(active around 1400 in Southern Netherlands)


c. 1400
Oak, 71 x 141 cm
Museum of Sint Salvator Kathedral, Brugge

The immense growth and renewal of painting as an artistic medium that occurred in the Southern Netherlands from around 1425-30 meant that most existing altarpieces were gradually replaced. Examples of fourteenth- or even early fifteenth-century panel painting are thus extremely scarce. One such work, from around 1400, is the Crucifixion with Saint Catherine and Saint Barbara, also known as the 'Tanners' Crucifixion', because it probably once belonged to the Bruges tanners' guild. It is one of the very few well-preserved examples of local Flemish painting in the Gothic International Style, which conquered Europe with its courtly and artful grace, elegant curves and decorative linearism.
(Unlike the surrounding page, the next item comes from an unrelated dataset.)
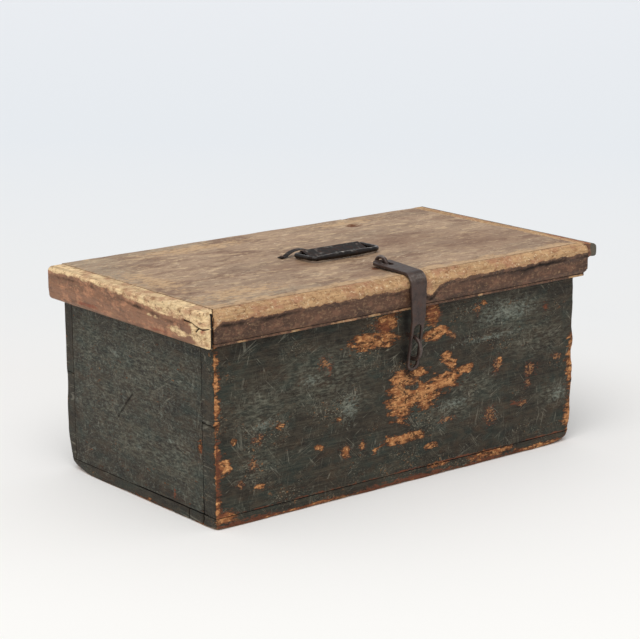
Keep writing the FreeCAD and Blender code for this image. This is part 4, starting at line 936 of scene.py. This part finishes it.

Tightly knit groups of figures are arranged on either side of the Cross in matching curved formations. The Virgin and Saint John form the nucleus of the group on the left, while the centurion and high priest do the same on the right. The sky is an unreal, golden plane with decorative motifs in relief. The painting is a 'chest retable', so called because the lid folds up to reveal a blue painted surface showing a geometric, starry sky. It is often held up as an exemplar of Bruges painting before Van Eyck, even though it could equally well have been produced in Brabant.